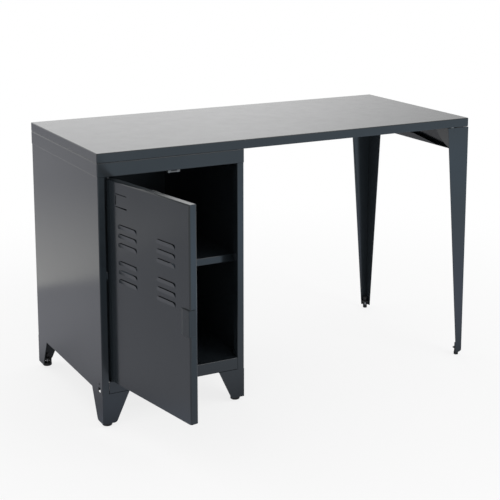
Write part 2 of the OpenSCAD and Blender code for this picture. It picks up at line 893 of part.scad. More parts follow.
// The back rail: from the cabinet to the return of the rear tall leg, with an end plate at each end
module back_rail() {
    x0 = cap_right_x;
    y1 = back_y - leg_t;
    color(dark_steel)
        difference() {
            union() {
                difference() {
                    translate([x0, 0, 0])
                        rotate([90, 0, 90])
                            linear_extrude(right_x - x0 - tall_leg_w / 2)
                                bent_strip([[y1 - rail_flange, rail_z], [y1, rail_z], [y1, head_z],
                                    [y1 - rail_flange, head_z]], rail_t, fold_r);
                    at_corner(5)
                        ear_frame()
                            translate([-tall_leg_w, -leg_t, -2 * rail_h])
                                cube([tall_leg_w + rail_t / 2, 2 * rail_flange, 3 * rail_h]);
                }
                translate([x0, y1 - rail_flange, rail_z + rail_t / 2])
                    cube([rail_t, rail_flange - rail_t / 2, rail_h - rail_t]);
                at_corner(5)
                    ear_frame()
                        translate([0, leg_t + rail_t / 2, rail_t - rail_h])
                            cube([rail_t, rail_flange - rail_t / 2, rail_h - rail_t - 1]);
            }
            back_rail_bolt_places()
                translate([0, 0, -rail_t - 1])
                    cylinder(h = rail_t + 2, r = rail_bolt_r + bolt_gap);
        }
}

// The back rail's bolts stand on the inner faces of its end plates
module cap_end_bolt_place() {
    translate([cap_right_x + rail_t, back_y - rail_end_in, rail_end_z])
        rotate([0, 90, 0])
            children();
}

module leg_end_bolt_place() {
    at_corner(5)
        ear_frame()
            translate([rail_t, rail_end_in, rail_end_z - head_z])
                rotate([0, 90, 0])
                    children();
}

module back_rail_bolt_places() {
    cap_end_bolt_place()
        children();
    leg_end_bolt_place()
        children();
}

// Fasteners

module cab_leg_bolts() {
    color(zinc)
        cab_leg_bolt_places()
            translate([0, 0, -leg_t])
                mirror([0, 0, 1])
                    bolt(leg_bolt_r, leg_t + sheet_t + nut_h + bolt_out);
}

module cab_leg_nuts() {
    color(zinc)
        cab_leg_bolt_places()
            translate([0, 0, sheet_t])
                nut(leg_bolt_r);
}

// The side rail's bolts stand on the leg's outer face
module side_rail_bolt_places() {
    for (s = [-1, 1])
        for (k = [0, 1])
            translate([right_x, s * (back_y - rail_bolt_in), rail_z + rail_bolt_low + k * rail_bolt_step])
                rotate([0, 90, 0])
                    children();
}

module side_rail_bolts() {
    color(zinc)
        side_rail_bolt_places()
            bolt(rail_bolt_r, leg_t + rail_t + nut_h + bolt_out);
}

module side_rail_nuts() {
    color(zinc)
        side_rail_bolt_places()
            translate([0, 0, -leg_t - rail_t])
                mirror([0, 0, 1])
                    nut(rail_bolt_r);
}

module back_rail_bolts() {
    color(zinc)
        back_rail_bolt_places()
            bolt(rail_bolt_r, rail_t + leg_t + nut_h + bolt_out);
}

module back_rail_nuts() {
    color(zinc)
        union() {
            cap_end_bolt_place()
                translate([0, 0, -rail_t - sheet_t - nut_h])
                    nut(rail_bolt_r);
            leg_end_bolt_place()
                translate([0, 0, -rail_t - leg_t - nut_h])
                    nut(rail_bolt_r);
        }
}

// The tabletop's bolts pass through its lip: four from the cap, two from the tall legs
module cap_bolt_places() {
    for (x = [left_x + cap_bolt_side, cap_right_x - cap_bolt_side])
        for (s = [-1, 1])
            translate([x, s * (back_y - top_bolt_in), under_z])
                children();
}

module leg_tab_bolt_places() {
    for (s = [-1, 1])
        translate([right_x - tall_leg_w + tab_l / 2, s * (back_y - top_bolt_in), under_z])
            children();
}

module tabletop_bolt_places() {
    cap_bolt_places()
        children();
    leg_tab_bolt_places()
        children();
}

module tabletop_bolts() {
    color(zinc)
        union() {
            cap_bolt_places()
                translate([0, 0, -sheet_t])
                    mirror([0, 0, 1])
                        bolt(rail_bolt_r, 2 * sheet_t + nut_h + bolt_out);
            leg_tab_bolt_places()
                translate([0, 0, -top_seam - leg_t])
                    mirror([0, 0, 1])
                        bolt(rail_bolt_r, leg_t + top_seam + sheet_t + nut_h + bolt_out);
        }
}

module top_spacers() {
    color(zinc)
        leg_tab_bolt_places()
            translate([0, 0, -top_seam])
                difference() {
                    cylinder(h = top_seam, r = spacer_r);
                    translate([0, 0, -1])
                        cylinder(h = top_seam + 2, r = rail_bolt_r + bolt_gap);
                }
}

module tabletop_nuts() {
    color(zinc)
        tabletop_bolt_places()
            translate([0, 0, sheet_t])
                nut(rail_bolt_r);
}

// Feet

// A foot insert: two walls against the leg and a plate on top, which the screw passes through
module foot_insert(i) {
    w = in_cabinet(i) ? insert_w : tall_insert_w;
    color(black_plastic)
        at_corner(i)
            difference() {
                translate([leg_t, leg_t, insert_z])
                    cube([w, w, insert_h]);
                translate([leg_t + insert_wall, leg_t + insert_wall, insert_z - 1])
                    cube([w, w, insert_h - insert_t + 1]);
                translate([foot_inset(i), foot_inset(i), insert_z - 1])
                    cylinder(h = insert_h + 2, r = foot_screw_r + foot_screw_gap);
            }
}

module foot_insert_1() {
    foot_insert(0);
}

module foot_insert_2() {
    foot_insert(1);
}

module foot_insert_3() {
    foot_insert(2);
}

module foot_insert_4() {
    foot_insert(3);
}

module foot_insert_5() {
    foot_insert(4);
}

module foot_insert_6() {
    foot_insert(5);
}

// A glide pad: a neck round the screw's end, and under the cabinet a wider base
module glide_pad(i) {
    r = in_cabinet(i) ? pad_r : pad_neck_r;
    h = in_cabinet(i) ? pad_base_h : pad_h;
    color(black_plastic)
        at_corner(i)
            translate([foot_inset(i), foot_inset(i), 0])
                rotate_extrude()
                    difference() {
                        union() {
                            square([r - pad_edge_r, h]);
                            translate([0, pad_edge_r])
                                square([r, h - pad_edge_r]);
                            translate([r - pad_edge_r, pad_edge_r])
                                circle(pad_edge_r);
                            square([pad_neck_r - pad_edge_r, pad_h]);
                            translate([0, pad_edge_r])
                                square([pad_neck_r, pad_h - pad_edge_r]);
                        }
                        translate([0, pad_h - pad_socket])
                            square([foot_screw_r, pad_h]);
                    }
}

module glide_screw(i) {
    color(zinc)
        at_corner(i)
            translate([foot_inset(i), foot_inset(i), pad_h - pad_socket])
                cylinder(h = foot_screw_l + pad_socket, r = foot_screw_r);
}

module glide_pad_1() {
    glide_pad(0);
}

module glide_pad_2() {
    glide_pad(1);
}

module glide_pad_3() {
    glide_pad(2);
}

module glide_pad_4() {
    glide_pad(3);
}

module glide_pad_5() {
    glide_pad(4);
}

module glide_pad_6() {
    glide_pad(5);
}

module glide_screw_1() {
    glide_screw(0);
}

module glide_screw_2() {
    glide_screw(1);
}

module glide_screw_3() {
    glide_screw(2);
}

module glide_screw_4() {
    glide_screw(3);
}

module glide_screw_5() {
    glide_screw(4);
}

module glide_screw_6() {
    glide_screw(5);
}

// Door

bush_flange = 1;

// Places what is drawn for the closed door, from its hinge edge, face and foot, at the open angle
module door_frame() {
    translate([pivot_x, pivot_y, 0])
        rotate([0, 0, -door_open])
            translate([-pivot_side, -pivot_back, door_z])
                children();
}

louvre_places = [for (z0 = [louvre_high, louvre_low]) for (k = [0 : 2]) for (c = [0, 1])
    [c == 0 ? louvre_u1 : louvre_u2, z0 - k * louvre_step, c == 0 ? louvre_w1 : louvre_w2]];

// The outline of a louvre's arch, seen from the front: its two upper corners are round.
// With an inset it is what stays inside the slit
module louvre_arch(w, inset = 0) {
    translate([inset, -louvre_h])
        square([w - 2 * inset, louvre_h - louvre_r]);
    translate([louvre_r, -louvre_h])
        square([w - 2 * louvre_r, louvre_h - inset]);
    for (x = [louvre_r, w - louvre_r])
        translate([x, -louvre_r])
            circle(louvre_r - inset);
}

// The flap pressed out inside a louvre's slit: it leans out from its lower edge
module louvre_flap(w) {
    intersection() {
        rotate([90, 0, 0])
            translate([0, 0, -sheet_t - 1])
                linear_extrude(louvre_out + sheet_t + 2)
                    louvre_arch(w, louvre_slit);
        rotate([90, 0, 90])
            linear_extrude(w)
                polygon([[0, -louvre_h], [sheet_t, -louvre_h], [sheet_t - louvre_out, 0], [-louvre_out, 0]]);
    }
}

module door_panel() {
    color(steel)
        door_frame()
            union() {
                difference() {
                    cube([door_w, door_t, door_h]);
                    translate([sheet_t, sheet_t, sheet_t])
                        cube([door_w - 2 * sheet_t, door_t - 2 * sheet_t, door_h - 2 * sheet_t]);
                    translate([door_lip, sheet_t, door_lip])
                        cube([door_w - 2 * door_lip, door_t, door_h - 2 * door_lip]);
                    for (z = [-1, door_h - sheet_t - 1])
                        translate([pivot_side, pivot_back, z])
                            cylinder(h = sheet_t + 2, r = bush_r + 0.02);
                    for (p = louvre_places)
                        translate([p[0], 0, p[1]])
                            rotate([90, 0, 0])
                                translate([0, 0, -sheet_t - 1])
                                    linear_extrude(sheet_t + 2)
                                        louvre_arch(p[2]);
                    card_slits();
                    for (z = [handle_z + handle_h / 4, handle_z + 3 * handle_h / 4])
                        translate([rivet_u, -1, z])
                            rotate([-90, 0, 0])
                                cylinder(h = sheet_t + 2, r = rivet_r + 0.02);
                }
                for (p = louvre_places)
                    translate([p[0], 0, p[1]])
                        louvre_flap(p[2]);
            }
}

module card_slits() {
    translate([card_u, -1, card_z + card_h])
        cube([card_w, sheet_t + 2, card_slit]);
    translate([card_u, -1, card_z])
        cube([card_w, sheet_t + 2, card_slit]);
    translate([card_u, -1, card_z + 3 * card_slit])
        cube([card_slit, sheet_t + 2, card_h - 5 * card_slit]);
}

module door_stiffener() {
    u0 = door_rib_u - door_rib_w / 2;
    color(dark_steel)
        door_frame()
            translate([u0, sheet_t, door_lip + 4])
                linear_extrude(door_h - 2 * door_lip - 8)
                    union() {
                        translate([0, door_rib_d - sheet_t])
                            square([door_rib_w, sheet_t]);
                        for (u = [0, door_rib_w - sheet_t])
                            translate([u, 0])
                                square([sheet_t, door_rib_d]);
                        translate([-10, 0])
                            square([10 + sheet_t, sheet_t]);
                        translate([door_rib_w - sheet_t, 0])
                            square([10 + sheet_t, sheet_t]);
                    }
}

rivet_u = door_w - 11;

module door_handle() {
    u0 = door_w + handle_wrap - handle_w;
    color(steel)
        door_frame()
            translate([0, 0, handle_z])
                difference() {
                    linear_extrude(handle_h)
                        polygon([[u0, 0], [u0, -handle_thin], [u0 + handle_slope_w, -handle_t], [door_w + handle_wrap - 1.5, -handle_t],
                            [door_w + handle_wrap - 0.4, -handle_t + 0.4], [door_w + handle_wrap, -handle_t + 1.5],
                            [door_w + handle_wrap, handle_wrap_d], [door_w, handle_wrap_d], [door_w, 0]]);
                    for (z = [handle_h / 4, 3 * handle_h / 4])
                        translate([rivet_u, -handle_t + 1, z])
                            rotate([-90, 0, 0])
                                cylinder(h = handle_t + 2, r = rivet_r + 0.02);
                }
}

module handle_rivets() {
    color(zinc)
        door_frame()
            for (z = [handle_z + handle_h / 4, handle_z + 3 * handle_h / 4])
                translate([rivet_u, -handle_t + 1, z])
                    rotate([-90, 0, 0])
                        union() {
                            cylinder(h = handle_t - 1 + sheet_t + 0.5, r = rivet_r);
                            translate([0, 0, handle_t - 1 + sheet_t])
                                cylinder(h = 1.4, r = rivet_r + 1.8);
                        }
}

module door_keeper() {
    color(zinc)
        door_frame()
            translate([keeper_x - catch_w / 2 - door_l, door_t, door_h - door_lip])
                cube([catch_w, keeper_t, door_lip - sheet_t]);
}

module door_bushes() {
    color(black_plastic)
        door_frame()
            for (top = [0, 1])
                translate([pivot_side, pivot_back, top == 1 ? door_h : 0])
                    mirror([0, 0, top == 1 ? 0 : 1])
                        difference() {
                            union() {
                                translate([0, 0, -sheet_t - 3])
                                    cylinder(h = sheet_t + 3, r = bush_r);
                                cylinder(h = bush_flange, r = bush_r + 0.8);
                            }
                            translate([0, 0, -sheet_t - 4])
                                cylinder(h = sheet_t + 6, r = pin_r + pin_gap);
                        }
}

desk_top();
top_stiffener_front();
top_stiffener_rear();
cabinet_cap();
left_side_panel();
right_side_panel();
back_panel();
bottom_panel();
shelf();
shelf_clips();
catch_housing();
catch_magnet();
catch_screws();
upper_pivot_pin();
lower_pivot_pin();
cab_leg_front_left();
cab_leg_front_right();
cab_leg_rear_left();
cab_leg_rear_right();
tall_leg_front();
tall_leg_rear();
side_rail();
back_rail();
cab_leg_bolts();
cab_leg_nuts();
side_rail_bolts();
side_rail_nuts();
back_rail_bolts();
back_rail_nuts();
tabletop_bolts();
tabletop_nuts();
top_spacers();
foot_insert_1();
foot_insert_2();
foot_insert_3();
foot_insert_4();
foot_insert_5();
foot_insert_6();
glide_pad_1();
glide_pad_2();
glide_pad_3();
glide_pad_4();
glide_pad_5();
glide_pad_6();
glide_screw_1();
glide_screw_2();
glide_screw_3();
glide_screw_4();
glide_screw_5();
glide_screw_6();
door_panel();
door_stiffener();
door_handle();
handle_rivets();
door_keeper();
door_bushes();
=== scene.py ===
import json
import math

import bmesh
import bpy
from mathutils import Matrix, Vector


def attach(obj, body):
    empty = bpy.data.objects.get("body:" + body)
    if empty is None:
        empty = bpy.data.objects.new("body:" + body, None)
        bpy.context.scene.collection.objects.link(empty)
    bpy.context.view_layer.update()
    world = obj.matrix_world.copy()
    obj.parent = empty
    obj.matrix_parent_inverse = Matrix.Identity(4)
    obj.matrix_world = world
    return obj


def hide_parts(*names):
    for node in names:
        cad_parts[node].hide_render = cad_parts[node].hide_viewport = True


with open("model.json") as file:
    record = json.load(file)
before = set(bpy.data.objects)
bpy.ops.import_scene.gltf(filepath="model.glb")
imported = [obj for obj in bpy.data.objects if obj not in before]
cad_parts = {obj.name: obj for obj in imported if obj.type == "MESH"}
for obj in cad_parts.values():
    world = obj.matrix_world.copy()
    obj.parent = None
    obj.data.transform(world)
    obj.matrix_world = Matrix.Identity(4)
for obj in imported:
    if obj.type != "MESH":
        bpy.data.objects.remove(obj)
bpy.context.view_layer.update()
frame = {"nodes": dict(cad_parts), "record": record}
nodes = frame["nodes"]
slots = {part["node"]: part["material_slot"] for part in frame["record"]["subparts"]}
bodies = {}
for body, members in frame["record"]["behaviour"]["bodies"].items():
    bodies.update(dict.fromkeys(members, body))
MM = 0.001

# Colours and shader nodes

MIX_FROM = 6
MIX_TO = 7
MIX_COLOUR = 2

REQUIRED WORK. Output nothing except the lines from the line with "glide_pad_2();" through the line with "for node in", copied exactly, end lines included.

TASK SOLUTION.
glide_pad_2();
glide_pad_3();
glide_pad_4();
glide_pad_5();
glide_pad_6();
glide_screw_1();
glide_screw_2();
glide_screw_3();
glide_screw_4();
glide_screw_5();
glide_screw_6();
door_panel();
door_stiffener();
door_handle();
handle_rivets();
door_keeper();
door_bushes();
=== scene.py ===
import json
import math

import bmesh
import bpy
from mathutils import Matrix, Vector


def attach(obj, body):
    empty = bpy.data.objects.get("body:" + body)
    if empty is None:
        empty = bpy.data.objects.new("body:" + body, None)
        bpy.context.scene.collection.objects.link(empty)
    bpy.context.view_layer.update()
    world = obj.matrix_world.copy()
    obj.parent = empty
    obj.matrix_parent_inverse = Matrix.Identity(4)
    obj.matrix_world = world
    return obj


def hide_parts(*names):
    for node in names:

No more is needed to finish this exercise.